Entries with model source code:
****************************************

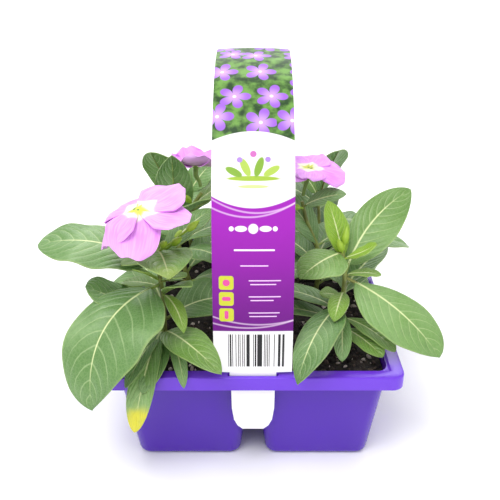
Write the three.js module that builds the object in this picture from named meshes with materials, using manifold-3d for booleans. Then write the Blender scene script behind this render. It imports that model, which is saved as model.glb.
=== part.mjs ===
// Potted Madagascar periwinkle: six seedlings in a two by three cell tray, with a strip label arched over them.
// Millimetres, +Z up. The origin is the middle of the tray's base, and the front of the tray faces -Y.
import * as THREE from "three";
import { mergeVertices } from "three/addons/utils/BufferGeometryUtils.js";
import Module from "manifold-3d";

const wasm = await Module();
wasm.setup();

// Tray
const rim = { width: 144, depth: 180, top: 55, lip: 7, flange: 6, corner: 6, edge: 0.8 };
const wall = 1.2;
const bodyTop = { x: 65.1, y: 83.1 };
const bodyBase = { x: 58.5, y: 78.3 };
const rowEdge = 28;
const cellGap = { top: 1.6, base: 6.4 };
const cell = { corner: 6, footRadius: 3.5 };
const dividerTop = 48.6;
const drain = { radius: 4.5, smallRadius: 2.5, smallOffset: 15 };
const slot = { width: 24, depth: 1.9, y: 87.3 };

// Soil
const soil = { clearance: 0.3, top: 49.8, lump: 0.7 };
const hole = { clearance: 0.35, floor: 31 };

// Strip label: a path in the YZ plane from the front tongue to the top, mirrored to the back
const strip = { thickness: 0.8, bow: 0.8, lean: 0.2 };
const stripHalfPath = [
  { y: -86.9, z: 23.4, width: 10.3 },
  { y: -87, z: 25.5, width: 15 },
  { y: -87.1, z: 29, width: 18.4 },
  { y: -87.2, z: 36, width: 20.4 },
  { y: -87.3, z: 47.8, width: 20.8 },
  { y: -87.3, z: 53.2, width: 25.6 },
  { y: -87.3, z: 53.4, width: 22 },
  { y: -87.4, z: 56.8, width: 22 },
  { y: -87.4, z: 57, width: 36.6 },
  { y: -87.6, z: 72, width: 36.6 },
  { y: -87.2, z: 90, width: 36.6 },
  { y: -85.4, z: 108, width: 36.6 },
  { y: -81.6, z: 126, width: 36.6 },
  { y: -75, z: 144, width: 36.6 },
  { y: -64.6, z: 160, width: 36.6 },
  { y: -51, z: 173, width: 36.6 },
  { y: -35.4, z: 182.6, width: 36.6 },
  { y: -18, z: 189, width: 36.6 },
  { y: 0, z: 191.2, width: 36.6 },
];

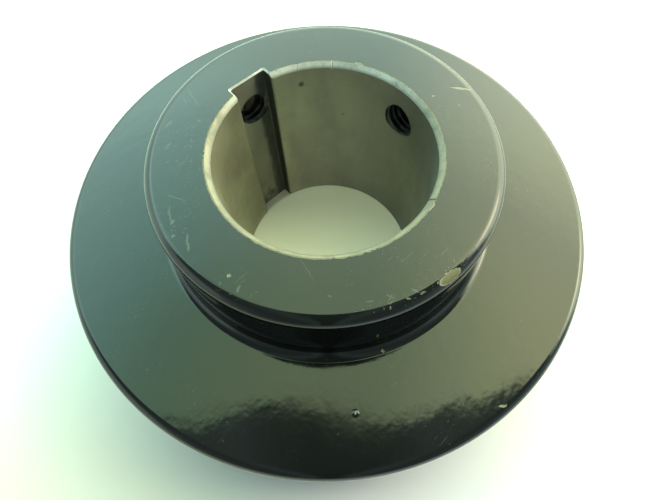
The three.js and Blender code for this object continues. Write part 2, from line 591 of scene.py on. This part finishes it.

****************************************

Extract every line above containing the word "scene".

**Complete output**
Write the three.js module that builds the object in this picture from named meshes with materials, using manifold-3d for booleans. Then write the Blender scene script behind this render. It imports that model, which is saved as model.glb.
The three.js and Blender code for this object continues. Write part 2, from line 591 of scene.py on. This part finishes it.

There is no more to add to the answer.